# Your task:
Check each line of the material below for "rigid", then copy the ones that contain it.

Records excerpted from a collection:
------------------------

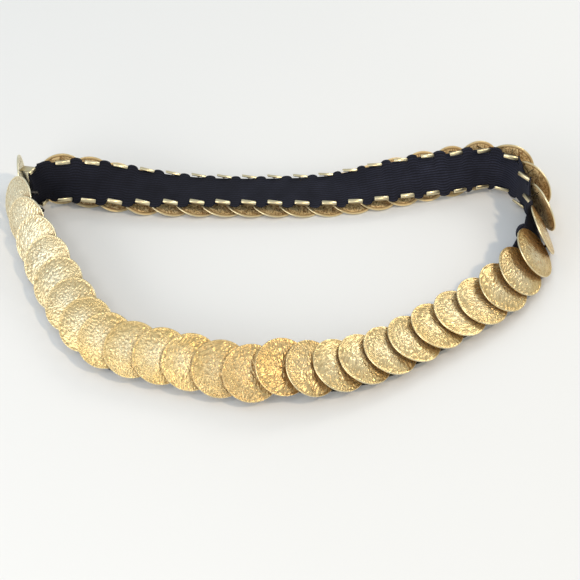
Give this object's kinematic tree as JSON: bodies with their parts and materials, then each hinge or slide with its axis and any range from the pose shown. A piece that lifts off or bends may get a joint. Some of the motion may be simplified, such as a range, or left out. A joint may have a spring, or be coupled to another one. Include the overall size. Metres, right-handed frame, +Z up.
{
  "type": "coin belt",
  "caption": "Stretch coin belt lying on a table: overlapping hammered gold-tone coins clipped round a loop of wide black elastic, fastened in front.",
  "frame": {"origin": "centre of the belt's plan box, on the table that it lies on", "axes": "+Z up from the table, +X to the belt's right along its straight back run, +Y from the clasp at the front towards the back run"},
  "size_m": [0.316, 0.1824, 0.0297],
  "materials": {
    "elastic": "navy-black ribbed woven elastic, matt",
    "coin_gold": "pale gold plate, hammered fronts, satin",
    "clasp": "pale gold plate, satin"
  },
  "bodies": {
    "root": {"elastic_band": "elastic", "coin_01": "coin_gold", "coin_02": "coin_gold", "coin_03": "coin_gold", "coin_04": "coin_gold", "coin_05": "coin_gold", "coin_06": "coin_gold", "coin_07": "coin_gold", "coin_08": "coin_gold", "coin_09": "coin_gold", "coin_10": "coin_gold", "coin_11": "coin_gold", "coin_12": "coin_gold", "coin_13": "coin_gold", "coin_14": "coin_gold", "coin_15": "coin_gold", "coin_16": "coin_gold", "coin_17": "coin_gold", "coin_18": "coin_gold", "coin_19": "coin_gold", "coin_20": "coin_gold", "coin_21": "coin_gold", "coin_22": "coin_gold", "coin_23": "coin_gold", "coin_24": "coin_gold", "coin_25": "coin_gold", "coin_26": "coin_gold", "coin_27": "coin_gold", "coin_28": "coin_gold", "coin_29": "coin_gold", "coin_30": "coin_gold", "coin_31": "coin_gold", "coin_32": "coin_gold", "coin_33": "coin_gold", "coin_34": "coin_gold", "coin_35": "coin_gold", "coin_36": "coin_gold", "coin_37": "coin_gold", "coin_38": "coin_gold", "coin_39": "coin_gold", "coin_40": "coin_gold", "coin_41": "coin_gold", "coin_42": "coin_gold", "coin_43": "coin_gold", "coin_44": "coin_gold", "coin_45": "coin_gold", "coin_46": "coin_gold", "coin_47": "coin_gold", "hook_end": "clasp", "eye_end": "clasp"}
  },
  "joints": []
}
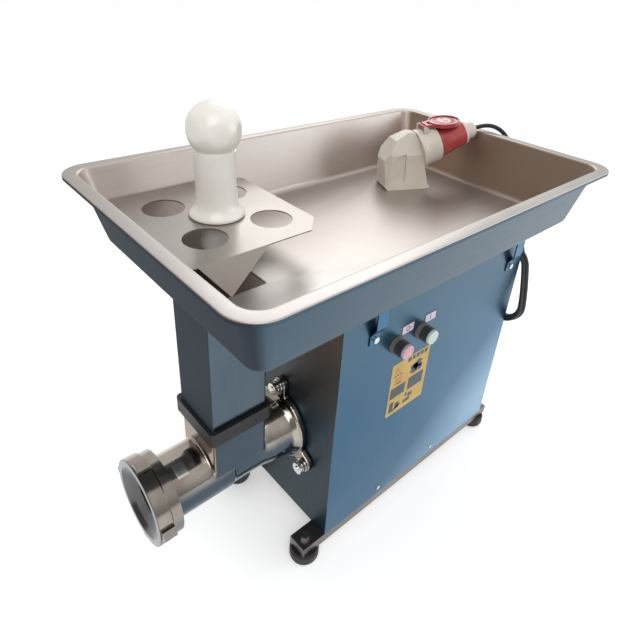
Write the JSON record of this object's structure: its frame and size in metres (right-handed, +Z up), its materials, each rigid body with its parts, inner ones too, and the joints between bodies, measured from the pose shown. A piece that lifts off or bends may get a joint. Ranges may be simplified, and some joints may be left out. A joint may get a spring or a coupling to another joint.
{
  "type": "electric meat grinder",
  "caption": "Floor-standing commercial electric meat grinder with a top feed tray, finger guard, pusher, front grinding head and push buttons, cord plugged into its tray-mounted socket.",
  "frame": {"origin": "on the floor under the middle of the overall length and width, cord left out", "axes": "+X to the rear, outlet and ring nut towards -X, push buttons on the -Y side, +Z up"},
  "size_m": [0.9797, 0.565, 0.938],
  "materials": {
    "tray_steel": "satin",
    "guard_steel": "satin",
    "body_steel": "blue-tinted brushed film over steel",
    "head_metal": "polished cast, tinned look",
    "bright_steel": "machined",
    "frame_steel": "satin",
    "white_plastic": "satin",
    "black_rubber": "matt",
    "cable_rubber": "satin",
    "cast_case": "painted grey",
    "gear_steel": "ground",
    "bearing_steel": "polished",
    "motor_alu": "cast",
    "winding_copper": "varnished copper and laminations",
    "black_plastic": "satin",
    "grey_plastic": "satin",
    "red_cap": "translucent boot over red",
    "green_cap": "translucent boot over green",
    "notice": "printed film",
    "socket_cream": "gloss",
    "plug_red": "gloss"
  },
  "bodies": {
    "frame": {"tray": "tray_steel", "feed_chute": "tray_steel", "guard_plate": "guard_steel", "chute_gasket": "black_rubber", "rubber_feet": "black_rubber", "shaft_seals": "black_rubber", "control_side_panel": "body_steel", "far_side_panel": "body_steel", "front_panel": "body_steel", "rear_panel": "body_steel", "tray_brackets": "body_steel", "base_frame": "frame_steel", "floor_plate": "frame_steel", "top_plate": "frame_steel", "coil_hook": "frame_steel", "foot_nuts": "bright_steel", "panel_bolts": "bright_steel", "head_studs": "bright_steel", "head_nuts": "bright_steel", "plate_pin": "bright_steel", "head_tag": "bright_steel", "lid_hinge_pin": "bright_steel", "head_housing": "head_metal", "gearbox_case": "cast_case", "gearbox_cover": "cast_case", "shaft_bearings": "bearing_steel", "motor_housing": "motor_alu", "motor_shields": "motor_alu", "motor_winding": "winding_copper", "button_housings": "black_plastic", "junction_box": "black_plastic", "cable_gland": "black_plastic", "contact_blocks": "black_plastic", "fan_cowl": "grey_plastic", "terminal_box": "grey_plastic", "contactor": "grey_plastic", "notice_plates": "notice", "power_cable": "cable_rubber", "cable_coil": "cable_rubber", "plug_body": "plug_red", "socket_box": "socket_cream", "socket_collar": "socket_cream", "plug_ring": "socket_cream", "plug_gland_nut": "socket_cream"},
    "auger_drive": {"output_shaft": "gear_steel", "output_gear": "gear_steel", "auger": "head_metal", "knife": "bright_steel"},
    "layshaft": {"mid_shaft": "gear_steel", "mid_gear": "gear_steel"},
    "motor_shaft": {"motor_rotor": "gear_steel", "motor_pinion": "gear_steel", "motor_fan": "black_plastic"},
    "hole_plate": {"orifice_plate": "bright_steel"},
    "ring_nut_body": {"ring_nut": "head_metal"},
    "stop_cap": {"stop_button": "red_cap"},
    "start_cap": {"start_button": "green_cap"},
    "stamper": {"pusher": "white_plastic"},
    "lid": {"socket_lid": "plug_red"}
  },
  "joints": [
    {"name": "motor_spin", "type": "hinge", "parent": "frame", "child": "motor_shaft", "pos_m": [0, -0.02847, 0.18866], "axis": [-1, 0, 0], "continuous": true},
    {"name": "layshaft_spin", "type": "hinge", "parent": "frame", "child": "layshaft", "pos_m": [0, 0.06174, 0.15582], "axis": [-1, 0, 0], "continuous": true},
    {"name": "auger_spin", "type": "hinge", "parent": "frame", "child": "auger_drive", "pos_m": [0, 0, 0.277], "axis": [-1, 0, 0], "continuous": true},
    {"name": "plate_out", "type": "slide", "parent": "frame", "child": "hole_plate", "axis": [-1, 0, 0], "range_m": [0, 0.0201]},
    {"name": "ring_nut_turn", "type": "hinge", "parent": "hole_plate", "child": "ring_nut_body", "pos_m": [-0.45, 0, 0.277], "axis": [-1, 0, 0], "range_deg": [0, 1800]},
    {"name": "stop_press", "type": "slide", "parent": "frame", "child": "stop_cap", "axis": [0, 1, 0], "range_m": [0, 0.0035], "stiffness_N_per_m": 1200},
    {"name": "start_press", "type": "slide", "parent": "frame", "child": "start_cap", "axis": [0, 1, 0], "range_m": [0, 0.0035], "stiffness_N_per_m": 1200},
    {"name": "pusher_lift", "type": "slide", "parent": "frame", "child": "stamper", "axis": [0, 0, 1], "range_m": [0, 0.3]},
    {"name": "lid_swing", "type": "hinge", "parent": "frame", "child": "lid", "pos_m": [0.31214, 0.09779, 0.81753], "axis": [-0.4067, -0.9135, 0], "range_deg": [0, 45], "stiffness_Nm_per_rad": 0.03, "springref_deg": -40.11}
  ],
  "couplings": [
    {"joint": "layshaft_spin", "follows": "motor_spin", "ratio": -0.33333},
    {"joint": "auger_spin", "follows": "motor_spin", "ratio": 0.11111},
    {"joint": "plate_out", "follows": "ring_nut_turn", "m_per_rad": 0.00063662}
  ]
}
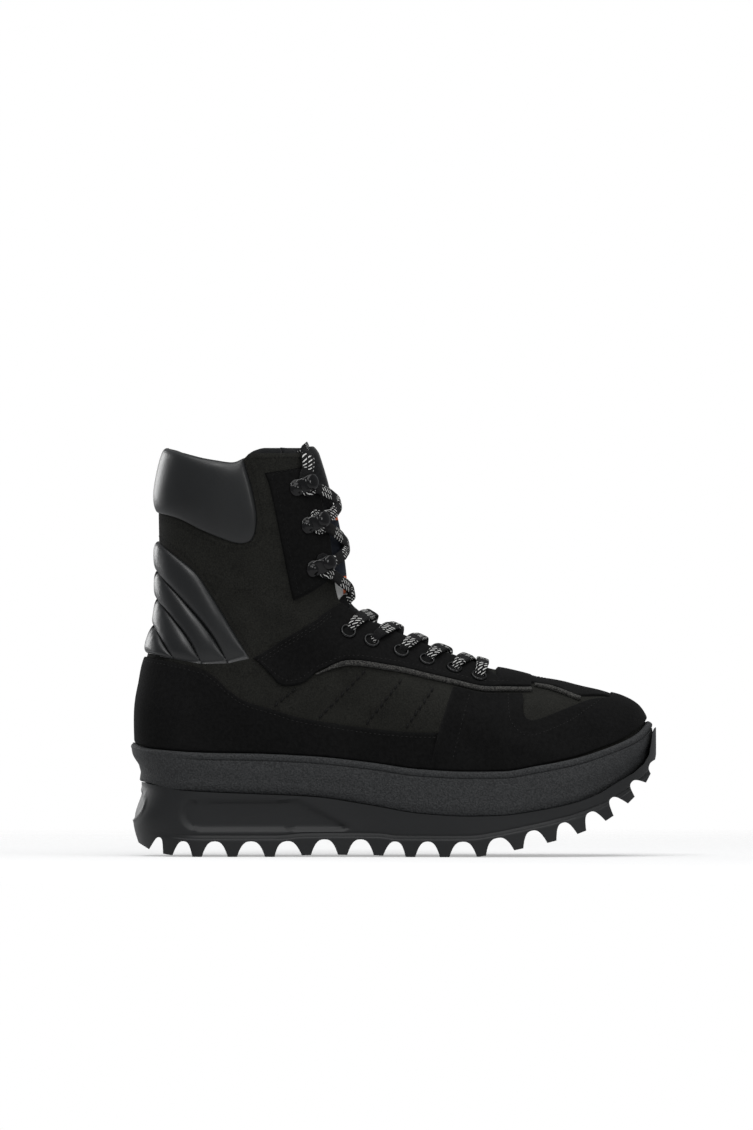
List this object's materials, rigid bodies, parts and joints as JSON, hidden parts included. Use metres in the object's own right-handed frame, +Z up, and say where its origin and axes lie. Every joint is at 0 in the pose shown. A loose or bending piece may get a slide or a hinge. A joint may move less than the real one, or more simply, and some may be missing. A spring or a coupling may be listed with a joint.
{
  "type": "high-top sneaker",
  "caption": "High-top lace-up sneaker, right shoe: hollow cloth and suede upper, padded collar and heel, lace hooks, textured rubber rand and lugged outsole.",
  "frame": {"origin": "middle of the shoe's bounding box, on the floor", "axes": "+X from heel to toe, +Y to the inner (medial) side, +Z up"},
  "size_m": [0.304, 0.1124, 0.2376],
  "materials": {
    "outsole_rubber": "satin moulded rubber",
    "rand_rubber": "matt rubber with a leathery grain",
    "cloth": "matt woven nylon",
    "lining": "matt mesh lining",
    "suede": "matt suede",
    "pad_leather": "smooth padded leather, low gloss",
    "piping": "fuzzy piping",
    "metal": "gloss black enamel",
    "lace": "woven cord, black with white flecks"
  },
  "bodies": {
    "root": {"outsole": "outsole_rubber", "rand": "rand_rubber", "insole": "lining", "upper": "cloth", "tongue": "lining", "heel_counter": "suede", "toe_guard": "suede", "throat_tab": "suede", "toe_strip": "suede", "collar_pad": "pad_leather", "heel_ribs": "pad_leather", "lace_bar": "lace", "eyestay_lateral": "suede", "hook_panel_lateral": "suede", "piping_lateral": "piping", "toe_piping_lateral": "piping", "eyelet_lateral_1": "metal", "eyelet_lateral_2": "metal", "eyelet_lateral_3": "metal", "eyelet_lateral_4": "metal", "eyelet_lateral_5": "metal", "eyelet_lateral_6": "metal", "hook_lateral_1": "metal", "hook_lateral_2": "metal", "hook_lateral_3": "metal", "eyestay_medial": "suede", "hook_panel_medial": "suede", "piping_medial": "piping", "toe_piping_medial": "piping", "eyelet_medial_1": "metal", "eyelet_medial_2": "metal", "eyelet_medial_3": "metal", "eyelet_medial_4": "metal", "eyelet_medial_5": "metal", "eyelet_medial_6": "metal", "hook_medial_1": "metal", "hook_medial_2": "metal", "hook_medial_3": "metal", "lace_crossing_1": "lace", "lace_crossing_2": "lace", "lace_crossing_3": "lace", "lace_crossing_4": "lace", "lace_crossing_5": "lace", "lace_crossing_6": "lace", "lace_crossing_7": "lace", "lace_crossing_8": "lace"}
  },
  "joints": []
}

------------------------

# Expected output:
Write the JSON record of this object's structure: its frame and size in metres (right-handed, +Z up), its materials, each rigid body with its parts, inner ones too, and the joints between bodies, measured from the pose shown. A piece that lifts off or bends may get a joint. Ranges may be simplified, and some joints may be left out. A joint may get a spring or a coupling to another joint.
List this object's materials, rigid bodies, parts and joints as JSON, hidden parts included. Use metres in the object's own right-handed frame, +Z up, and say where its origin and axes lie. Every joint is at 0 in the pose shown. A loose or bending piece may get a slide or a hinge. A joint may move less than the real one, or more simply, and some may be missing. A spring or a coupling may be listed with a joint.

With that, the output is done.